Sheffield’s steel foundries may have gone – industry replaced metaphorically and physically by the Meadowhall shopping mall – and their passing may not be mourned by those who spent their entire working life sweating in such a place, but lost with them has arguably been a sense of community and a national self-confidence brought about by actually making things.
“You can’t stop progress”, as Muriel’s Wedding had it: but with the ever-quickening pace of life and pace of change within that life, it doesn’t half make you wonder where we’ll be come 2044.
(In the Minister’s case, probably dead.)
The film is sadly not available on the BBC iPlayer, but can be viewed in two parts on Veoh and, if you didn’t catch it on BBC4 last Thursday, I heartily recommend it:
Part One -
Part Two -
Dear Minister,
This may be little more than a stream of consciousness before I lapse in to unconsciousness by hey, that’s one up on most of my offerings. (Mrs Baby has just looked over my shoulder and said, “What are you replying to? It’s always abusive what you write.” Cheeky cunt.)
But anyway, this is not abusive. I have to say I didn’t know anyone with an outside khazi, despite growing up in t’proper t’north (as opposed to the Minister’s “third way” between the North and the South). I encountered my first outside lavvy at a house Mr Fabulous was renting. Ironic given that he now owns two houses and had to give up a large portion of his docklands flat in a divorce. Anyway, it made me realise how lodged in suburbia I was. But a very particular suburbia. Post 60′s. In fact there is a curious architectural bifurcation where I come from. Buildings are either a few ancient farm buildings or post 60s and 70s housing. And the airport.
Which is where I meant to start. I was going to offer this point of view a few weeks earlier when the Minister mentioned the protest about the third runway, but I knew it would come across hostile, when in fact it isn’t meant that way. Perhaps I can say this. I come from a mining village. Men, and indeed women, work at the mine. You can spot them with distinctive dress. Various companies own an enormous number of houses. All my summer jobs were spent “down t’pit”. The only difference is that at my pit 19,000 people are directly employed, 23,000 in support industries and literally hundreds of thousands dependent on the pit that is Manchester International Airport. For fuck’s sake my sister at her first job marekting widgets to give as freebies to doctors had to go there once a week for I don’t know what reason. Curiously it was always after the Colombian flight…

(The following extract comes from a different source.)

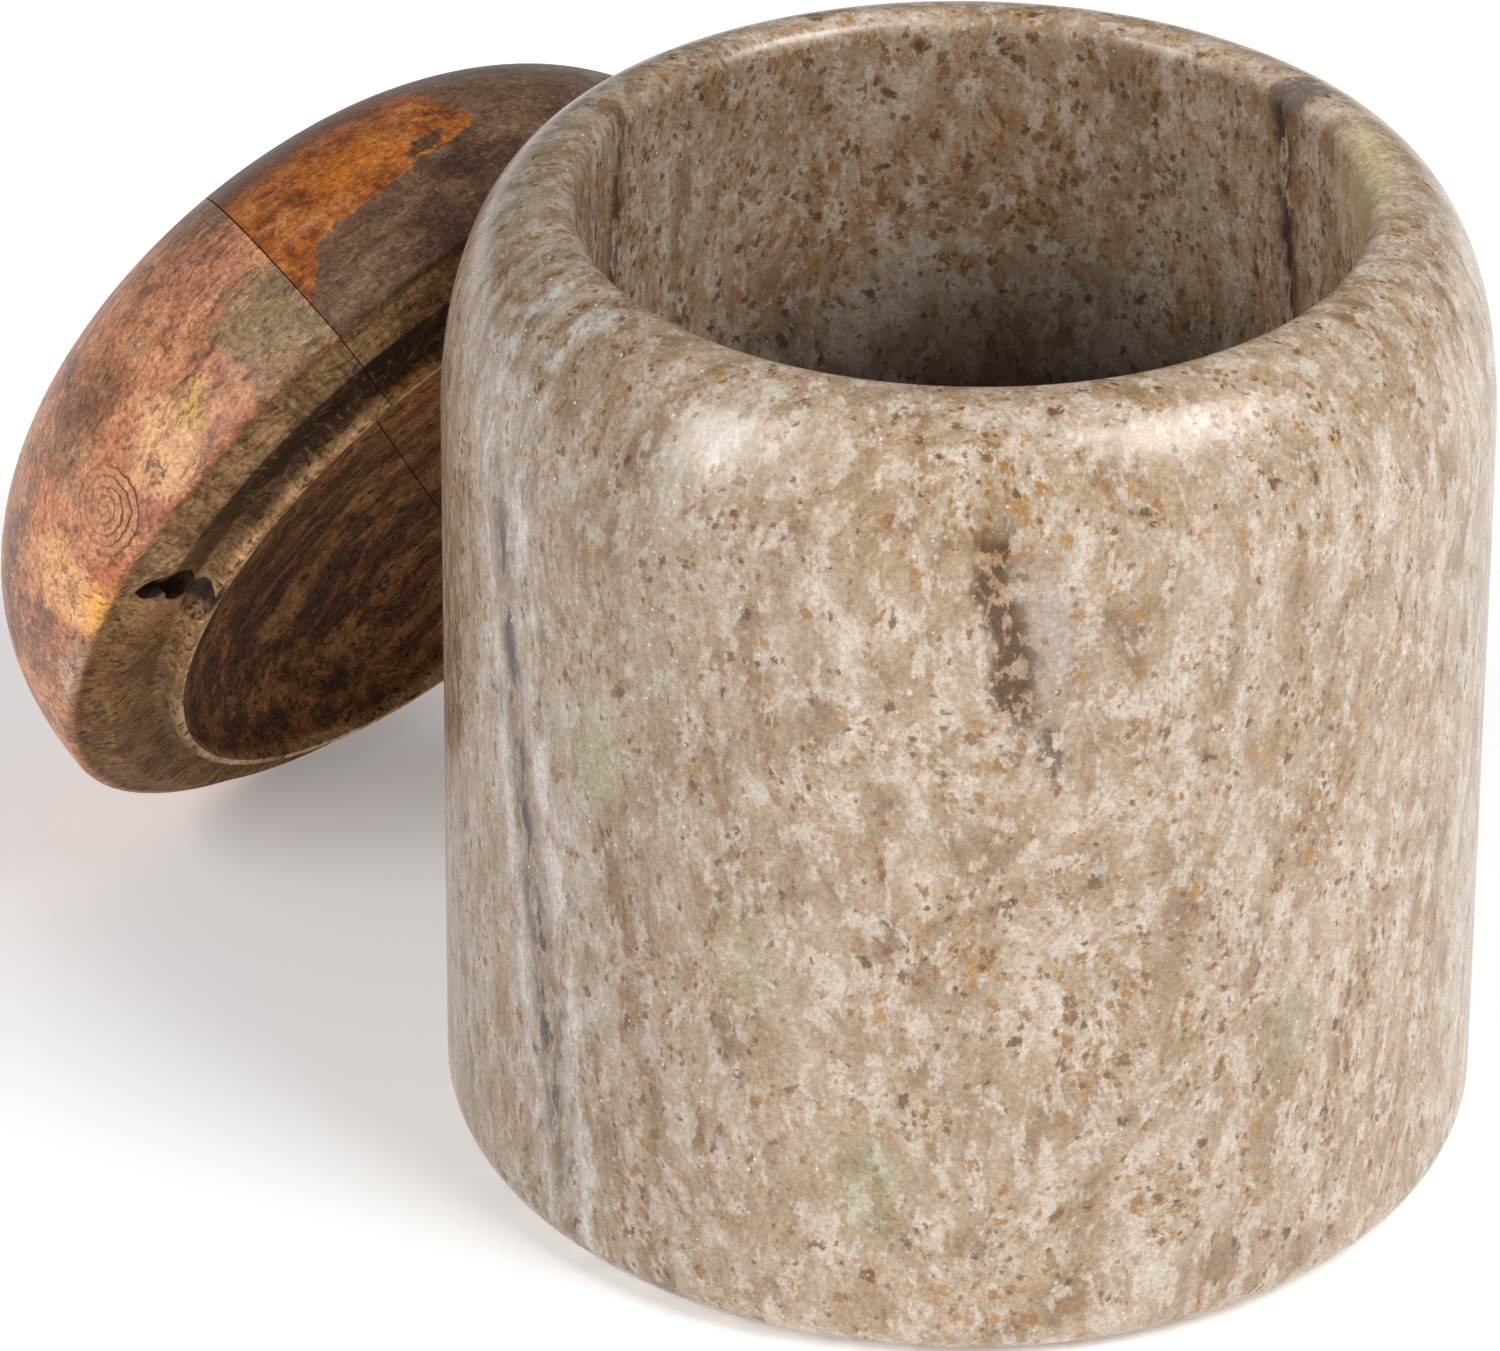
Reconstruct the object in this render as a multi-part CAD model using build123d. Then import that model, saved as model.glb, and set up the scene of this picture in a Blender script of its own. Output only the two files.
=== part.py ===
from build123d import *
import math
import os

# A lidded canister: a pot turned from one piece of marble, and a wooden lid turned from a
# blank of two boards glued edge to edge. The lid is off and leans against the pot.
# Millimetres, +Z up, origin at the centre of the pot's bottom face.

# Pot
pot_radius = 50.0           # where the side meets the shoulder
pot_height = 98.5
foot_flare = 0.5            # the side widens this much on its way down
foot_round = 4.8            # rounding between the bottom face and the side
shoulder_drop = 23.6        # height over which the side rounds in to the lip
shoulder_fullness = 0.60    # 0.55 is an elliptical shoulder, more is squarer
mouth_radius = 37.0
lip_round = 2.2             # rounding from the lip's crest into the bore
floor_thickness = 12.0
cavity_round = 8.0          # rounding between the bore and the cavity's floor

# Lid, in its closed position: the seat lies on the lip at z = 0 and the plug points down
plug_clearance = 0.55       # between the plug and the bore, all round
plug_depth = 2.65
plug_lip = 1.0              # width of the plug's end face
plug_edge_round = 0.4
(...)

What I realise now is that I had the benefit of It; the Minister, his family friends and community had the worst of It. (It = modernisation of industry). Whilst I learned to hate Thatcher, it was something I had to learn and when I did I can remember my Grandma was most surprised. I suspect the Minister *knew* to hate her, because she was fucking up the world immediately around him and his many beloved.
So when I read of the protest against the third runway I wondered how many have worried about the change in shift allowances; how many knew the value of an airside pass or recognise the true authority of a hi-viz jacket. They’ve also probably never sold an anti-terrorist copper cigarettes with a sub-machine gun slung casually round his neck either. Don’t cough, and ask for the money politely is my advice.
Coal pits each employed thousands (I’d argue not as many directly as airports, but will happily concede I’m wrong) and millions depended on them. But now they’re gone, the lights and heating still work, because the technology they powered has moved on. All those people (I’m deliberately not distinguishing between employees and their dependents) were royally screwed over in a manner not seen before or since, and without the benefit of vaseline, and I honestly believe that is the basis of many of the problems we have to day, and that I as a family lawyer have to pick up the pieces for on a daily basis (strip the dad of his job and you take his identity. Take his identity and offer nothing in its place you have quite literally nothing – particularly when the labour laws kept women barefoot and pregnant. You had girls and boys who are now mothers and fathers who have never seen a breadwinning leader in the house. Sorry, could someone stable my highest horse for me?)
There may be many arguments against a *third runway* – but against expansion of air travel in all of the South East? There may be many sentimental reasons against the runway there, but that argument does assume aerospace technology will also remain static. But fuck it, in the fuel crisis last summer the airlines managed to save 2% on their fuel bills just by flying slower (now there’s a mathematical equation with a finite practical application…)
Technology may remove the need to move people around the world for business purposes, but you still need to move the business. As the Minister says, “you can’t fight the feeling, and you can’t stop progress”. I just don’t accept that Heathrow would become the *most* polluting place in the country. More than a coal burning power station providing heat and light to thousands? And that is the curious thing. Whilst we all look back rheumy eyed at the coal miners, what is the difference between stripping the earth of a primary asset and burning it for fuel, and taking a refined primary asset and sending people over the world? They both did, and do, employ thousands.
What I’m trying to say to the Minister is that he’s right, that the world has changed, particularly industry. But people, and their jobs, still need not just defending, but promoting. We still have our mines, and our mining communities. We’re just burrowing in to the air, not the ground.
But I will admit defeat when it comes to mastering this fucking blogging technology. Editing comments after they’ve been posted Mr Minister?
The additional point I’d make is that the maths for the argument that Heathrow would become the most polluting site in the UK don’t add up because extended logically it would mean that somewhere there is an airport that causes no pollution.
The EU is also doing something right because the US are mighty fucked off over a European insistence that fuel efficiency is raised beyond most American airlines current capabilities.
And my line about the bifurcation of architecture would have been a piece of poetry. If only I coulda…
(a) I’ve amended you from ‘Author’ to ‘Editor’ so if you’re logged in, there should now be a purple ‘Edit This’ link next to your posts. Is it there?
(b) Good points. Genuinely. I will return to the subject of the third runway in due course.